▶ **Problem requirements**: Print exactly the part opening with the line containing "boom_tube();" and closing with the line containing "bpy.context.scene.collection.objects.link(empty)", with both of those lines included.

## START Information supplied

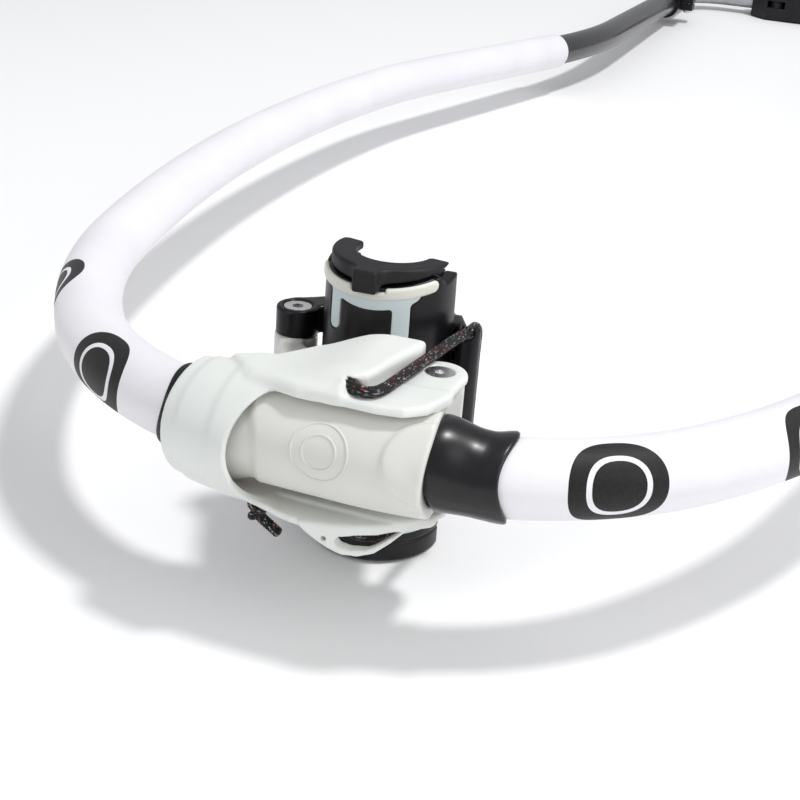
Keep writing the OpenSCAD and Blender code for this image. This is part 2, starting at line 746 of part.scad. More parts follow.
module sheave_axle(side) {
    translate([side * sheave_x, sheave_y, 0]) rod(axle_r, -fitting_half, fitting_half);
}

module jam_cleat(side) {
    translate([side * 46, ext_y, fitting_half - 4]) difference() {
        translate([-5, -13, 0]) cube([10, 26, 8]);
        translate([0, -20, 8.5]) rotate([-90, 0, 0]) cylinder(r = 4.2, h = 40, $fn = 3);
    }
}

module sheave_left() { color("#e4e5e0") sheave(-1); }
module sheave_right() { color("#e4e5e0") sheave(1); }
module sheave_axle_left() { color("#c9ccd0") sheave_axle(-1); }
module sheave_axle_right() { color("#c9ccd0") sheave_axle(1); }
module jam_cleat_left() { color("#8d9094") jam_cleat(-1); }
module jam_cleat_right() { color("#8d9094") jam_cleat(1); }

boom_tube();
grip_left();
grip_right();
collar_left();
collar_right();
head_body();
mast_cup();
cup_trim();
mast_adapter();
lever();
pivot_pin();
pivot_screws();
gate();
gate_pad();
hinge_bolt();
hinge_nut();
lashing_upper();
lashing_back();
lashing_lower();
lashing_tail();
clamp_collar_left();
clamp_collar_right();
clamp_bolt_left();
clamp_bolt_right();
cam_lever_left();
cam_lever_right();
cam_pin_left();
cam_pin_right();
extension_tube();
tail_fitting();
sheave_left();
sheave_right();
sheave_axle_left();
sheave_axle_right();
jam_cleat_left();
jam_cleat_right();
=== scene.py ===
"""A windsurf boom: white foam grips on a wishbone, a lever-locked head that holds the mast, and a
sliding tail. Shapes are worked out in millimetres in the frame's own axes (+Z up the mast, +Y to
the tail, origin on the mast axis) and become metres when each mesh is made.

Three kinds of surface are used: sleeves turned round the curved arm, cords carried along a route,
and skins, which are the zero surface of a signed distance made of blended rounded solids."""

import math

import bmesh
import bpy
import numpy as np
from mathutils import Matrix, Vector


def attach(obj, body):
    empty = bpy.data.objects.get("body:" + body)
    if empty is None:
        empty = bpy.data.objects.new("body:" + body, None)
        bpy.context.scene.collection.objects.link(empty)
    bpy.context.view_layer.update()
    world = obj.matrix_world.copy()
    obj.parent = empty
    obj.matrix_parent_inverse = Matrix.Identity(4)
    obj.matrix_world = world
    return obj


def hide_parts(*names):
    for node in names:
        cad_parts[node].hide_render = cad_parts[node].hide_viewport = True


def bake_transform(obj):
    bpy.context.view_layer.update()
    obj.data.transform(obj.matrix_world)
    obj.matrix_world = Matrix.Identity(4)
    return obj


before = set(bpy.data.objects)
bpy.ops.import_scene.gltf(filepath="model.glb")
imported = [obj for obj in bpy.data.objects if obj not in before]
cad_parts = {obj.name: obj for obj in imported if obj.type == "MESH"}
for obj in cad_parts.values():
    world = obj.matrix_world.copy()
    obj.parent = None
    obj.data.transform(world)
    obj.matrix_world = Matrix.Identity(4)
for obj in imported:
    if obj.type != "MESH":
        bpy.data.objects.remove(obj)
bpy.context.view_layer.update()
MM = 0.001

# ---- sizes ---------------------------------------------------------------
# Most are the frame's. The barrel, the cuff, the right grip's start, the cup's top and the adapter's top
# differ from it by a few millimetres.

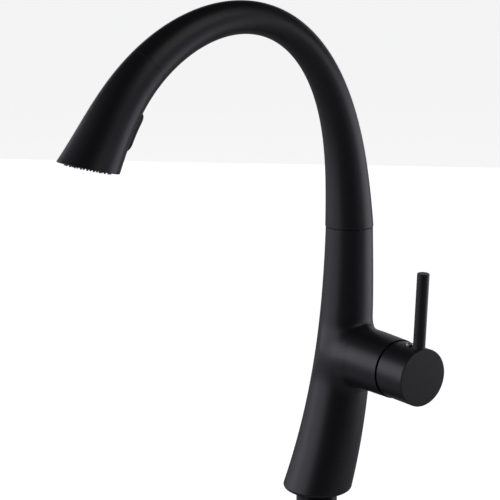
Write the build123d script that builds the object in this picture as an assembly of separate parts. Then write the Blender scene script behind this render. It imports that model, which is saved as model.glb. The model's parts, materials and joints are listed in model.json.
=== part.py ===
from build123d import *
import math
import os

# Pull-down kitchen faucet. Millimetres, +Z up. The origin is the centre of the base on the worktop's
# top face. The spout reaches towards -Y, and the lever's hub points to +X.

# ---- driving dimensions: body -------------------------------------------------------------
BODY_HEIGHT = 212.0        # worktop to the seam under the spout
BASE_RADIUS = 28.0
BODY_TOP_RADIUS = 18.7
BODY_SHIFT = 30.5          # how far the body leans back at its top
LEAN_POWER = 2.62          # how early the body straightens up
TAPER_POWER = 1.2
BASE_EDGE_ROUND = 2.5
BODY_WALL = 3.0
BASE_FLOOR = 6.0
BOSS_SECTIONS = [(0.30, 0.78), (0.70, 0.97)]   # shares of BASE_RADIUS along, and of BOSS_ROOT_RADIUS
BODY_SECTIONS = 9

# ---- driving dimensions: boss and lever ---------------------------------------------------
BOSS_HEIGHT = 111.0        # height of the boss's axis above the worktop
BOSS_RADIUS = 23.3         # at the rim
BOSS_ROOT_RADIUS = 24.0    # where it meets the body
BOSS_REACH = 64.7          # rim's distance from the symmetry plane
BOSS_BLEND = 9.0
HUB_GAP = 0.9
HUB_RADIUS = 22.5
HUB_LENGTH = 27.9
HUB_WALL = 2.0
HUB_END_THICK = 9.5
HUB_STEM_START = 8.0       # stem's boss in the hub starts this far outside the pivot
HUB_EDGE_CHAMFER = 0.5
PIVOT_AHEAD = 2.4          # lever's pivot, measured outwards from the hub's rear edge
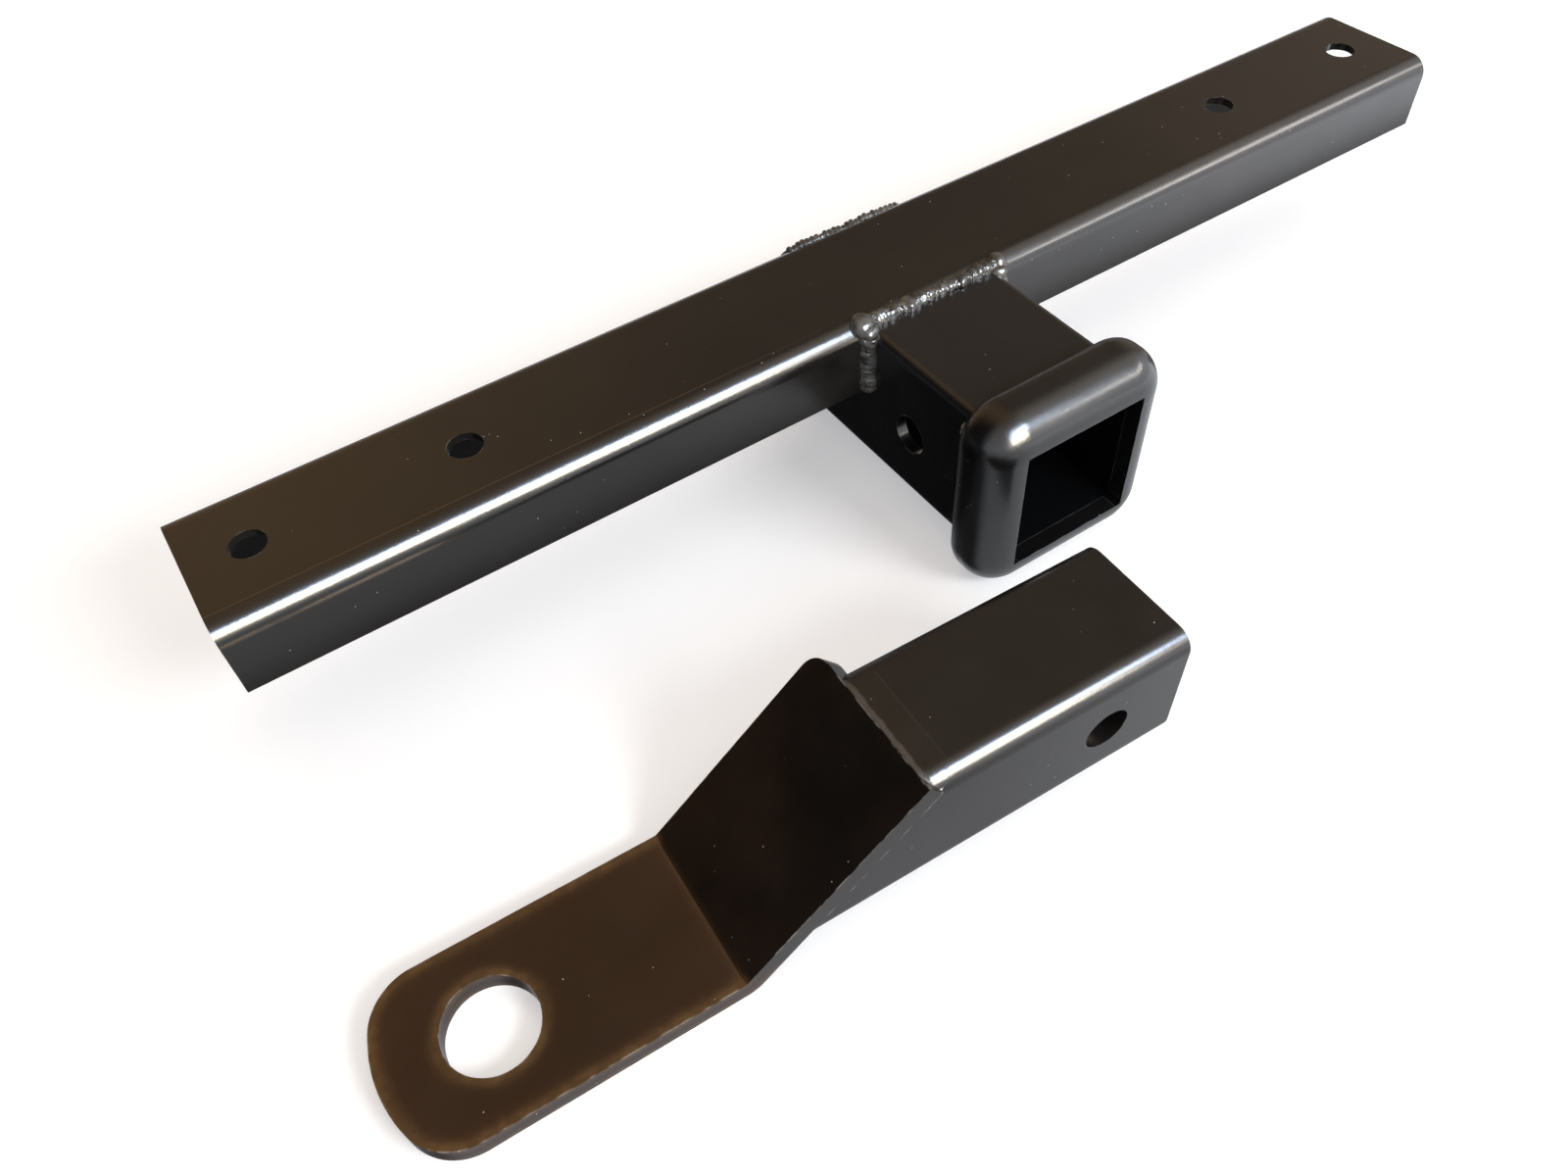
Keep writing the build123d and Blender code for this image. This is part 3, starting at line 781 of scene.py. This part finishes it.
weld_enamel = satin_enamel(
    "weld_enamel", colour(22, 22, 22), colour(96, 94, 90), 0.21, cloud=150.0, peel=0.08, worn=0.7
)

# %% [markdown]
# ### Beads of the crossbar
#
# The receiver's joint runs along its top in the groove under the channel's front fold, then
# down both sides of the front leg. The photograph shows it lumpy and bright, with a fat start
# at each corner. The beads' places all come from the boxes of the pieces that they join.

# %% Beads round the front joint
tube_low, tube_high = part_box("receiver_tube")
bar_low, bar_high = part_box("crossbar_channel")
collar_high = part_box("receiver_collar")[1]
groove_back, groove_rise = 2.8 * mm, 0.8 * mm
lump_out = 1.4 * mm

top_y = bar_low.y + groove_back
top_z = tube_high.z + groove_rise
lay_bead(
    "weld_front_top",
    [(tube_low.x - lump_out, top_y, top_z), (tube_high.x + lump_out, top_y, top_z)],
    "weld_black", weld_enamel, seed=3, Coin_Radius=3.4 * mm, Coin_Pitch=3.1 * mm,
    Coin_Flatness=1.0, Unevenness=0.22, End_Swell=0.4, Slump=2.4 * mm,
)
for side, side_x, seed in (("left", tube_low.x, 5), ("right", tube_high.x, 8)):
    lay_bead(
        "weld_front_" + side,
        [(side_x, bar_low.y, bar_high.z - 4.2 * mm), (side_x, bar_low.y, bar_low.z + 2.2 * mm)],
        "weld_black", weld_enamel, seed=seed, Coin_Radius=4.7 * mm, Coin_Pitch=2.6 * mm,
        Coin_Flatness=0.9, Unevenness=0.12, Slump=2.0 * mm,
    )

# %% Beads behind the channel and at the collar
crown_y, crown_z, crown_inset = bar_high.y - 1.8 * mm, tube_high.z, 5 * mm
lay_bead(
    "weld_rear_top",
    [(tube_low.x + crown_inset, crown_y, crown_z), (tube_high.x - crown_inset, crown_y, crown_z)],
    "weld_black", weld_enamel, seed=11, Coin_Radius=2.3 * mm, Coin_Pitch=2.2 * mm,
    Unevenness=0.28,
)
for side, side_x, seed in (("left", tube_low.x, 13), ("right", tube_high.x, 17)):
    seam_y = bar_high.y - 0.8 * mm
    lay_bead(
        "weld_rear_" + side,
        [(side_x, seam_y, tube_high.z - 6 * mm), (side_x, seam_y, bar_low.z + 2 * mm)],
        "weld_black", weld_enamel, seed=seed, Coin_Radius=2.9 * mm, Coin_Pitch=2.2 * mm,
        Unevenness=0.12,
    )
    ring_y = collar_high.y
    lay_bead(
        "collar_weld_" + side,
        [(side_x, ring_y, tube_high.z - 6 * mm), (side_x, ring_y, tube_low.z + 6 * mm)],
        "weld_black", weld_enamel, seed=seed + 1, Coin_Radius=3.1 * mm, Coin_Pitch=2.4 * mm,
        Unevenness=0.10,
    )

# %% [markdown]
# ### Beads of the drawbar
#
# The drawbar lies turned a little, so its beads are worked out in its own frame, with X along
# the shank to its free end and Z up from the shank's underside, and then set where it lies.

# %% Beads where the plate closes the shank
drawbar_place = Vector((-33.2, -179.4, 0)) * mm
drawbar_frame = Matrix.Translation(
    drawbar_place + Vector((0, 0, floor_level + tongue_drop))
) @ Matrix.Rotation(math.radians(-2.63), 4, "Z")
slope = math.radians(40.6)
shank_half = shank_width / 2
foot_run = -149.1 * mm


def on_slant(across, height, out=0.0):
    """A point on the slanted cut, moved out of the plate's inner face, where it lies."""
    along = foot_run + height / math.tan(slope) + out * math.sin(slope)
    return drawbar_frame @ Vector((along, across, height - out * math.cos(slope)))


lay_bead(
    "drawbar_weld_back",
    [on_slant(shank_half, 10 * mm), on_slant(shank_half, 40.8 * mm)],
    "weld_black", weld_enamel, seed=21, Coin_Radius=4.3 * mm, Coin_Pitch=2.8 * mm,
    Coin_Flatness=0.45, Unevenness=0.10,
)
lay_bead(
    "drawbar_weld_foot",
    [on_slant(-17 * mm, 0, -0.6 * mm), on_slant(17 * mm, 0, -0.6 * mm)],
    "weld_black", weld_enamel, seed=25, Coin_Radius=2.6 * mm, Coin_Pitch=2.4 * mm,
    Unevenness=0.10,
)

# %% [markdown]
# The run across the plate's upper end was ground down after welding. It falls from the plate's
# edge in a short steep strip, then lies flush with the shank, and it follows the shank's round
# corners down at both ends. It is one skin of points over a flat underside.

# %% The dressed run
def dressed_run():
    """A closed mesh over the groove, from the plate's edge to the shank's top."""
    edge_run, edge_height = -100.6 * mm, 52.0 * mm
    toe_run, top = -89.4 * mm, shank_width
    corner, side_inset, depth = 7.0 * mm, 0.05 * mm, 2.0 * mm
    strip_width, waviness, film = 1.7 * mm, 0.22 * mm, 0.02 * mm
    flat_half = shank_half - corner
    steps_along, steps_across = 24, 60
    points, faces = [], []
    for row in range(steps_across + 1):
        across = (2 * row / steps_across - 1) * (shank_half - side_inset)
        past_flat = max(0.0, abs(across) - flat_half)
        drop = corner - math.sqrt(corner**2 - past_flat**2)
        wander = waviness * math.sin(across / mm * 0.9) * math.sin(across / mm * 0.37 + 1)
        for step in range(steps_along + 1):
            part = step / steps_along
            along = edge_run + part * (toe_run - edge_run)
            fall = math.exp(-(((along - edge_run) / (strip_width + wander)) ** 2))
            rise = (edge_height - top) * fall + film * (1 - part)
            points.append(drawbar_frame @ Vector((along, across, top - drop + rise)))
        for step in (steps_along, 0):
            along = edge_run + step / steps_along * (toe_run - edge_run)
            points.append(drawbar_frame @ Vector((along, across, top - drop - depth)))
    ring = steps_along + 3
    for row in range(steps_across):
        for step in range(ring):
            here, there = row * ring + step, row * ring + (step + 1) % ring
            faces.append((here, there, there + ring, here + ring))
    faces.append(tuple(range(ring)))
    faces.append(tuple(reversed([steps_across * ring + step for step in range(ring)])))
    run = bpy.data.meshes.new("drawbar_weld_top_dressed")
    run.from_pydata(points, [], faces)
    run.polygons.foreach_set("use_smooth", [True] * (len(faces) - 2) + [False] * 2)
    run.update()
    return run


dressed = bpy.data.objects.new("drawbar_weld_top_dressed", dressed_run())
bpy.context.scene.collection.objects.link(dressed)
dressed.data.materials.append(node["drawbar_weld_top"].material_slots[0].material)
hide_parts("drawbar_weld_top")
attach(dressed, "root")
print("dressed run has", len(dressed.data.polygons), "faces")

# %% [markdown]
# ## Handing over
#
# Paint and beads mustn't change the size of the hitch. The box of the dressed model is written
# beside the box of the bare solids, so that the two can be compared.

# %% The two boxes
dressed_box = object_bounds()
growth = [
    round((dressed_box[1][i] - dressed_box[0][i] - cad_box[1][i] + cad_box[0][i]) / mm, 2)
    for i in range(3)
]
print("the dressed model grew by", growth, "mm")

## END Information supplied

▶ **Reply to the task**:
boom_tube();
grip_left();
grip_right();
collar_left();
collar_right();
head_body();
mast_cup();
cup_trim();
mast_adapter();
lever();
pivot_pin();
pivot_screws();
gate();
gate_pad();
hinge_bolt();
hinge_nut();
lashing_upper();
lashing_back();
lashing_lower();
lashing_tail();
clamp_collar_left();
clamp_collar_right();
clamp_bolt_left();
clamp_bolt_right();
cam_lever_left();
cam_lever_right();
cam_pin_left();
cam_pin_right();
extension_tube();
tail_fitting();
sheave_left();
sheave_right();
sheave_axle_left();
sheave_axle_right();
jam_cleat_left();
jam_cleat_right();
=== scene.py ===
"""A windsurf boom: white foam grips on a wishbone, a lever-locked head that holds the mast, and a
sliding tail. Shapes are worked out in millimetres in the frame's own axes (+Z up the mast, +Y to
the tail, origin on the mast axis) and become metres when each mesh is made.

Three kinds of surface are used: sleeves turned round the curved arm, cords carried along a route,
and skins, which are the zero surface of a signed distance made of blended rounded solids."""

import math

import bmesh
import bpy
import numpy as np
from mathutils import Matrix, Vector


def attach(obj, body):
    empty = bpy.data.objects.get("body:" + body)
    if empty is None:
        empty = bpy.data.objects.new("body:" + body, None)
        bpy.context.scene.collection.objects.link(empty)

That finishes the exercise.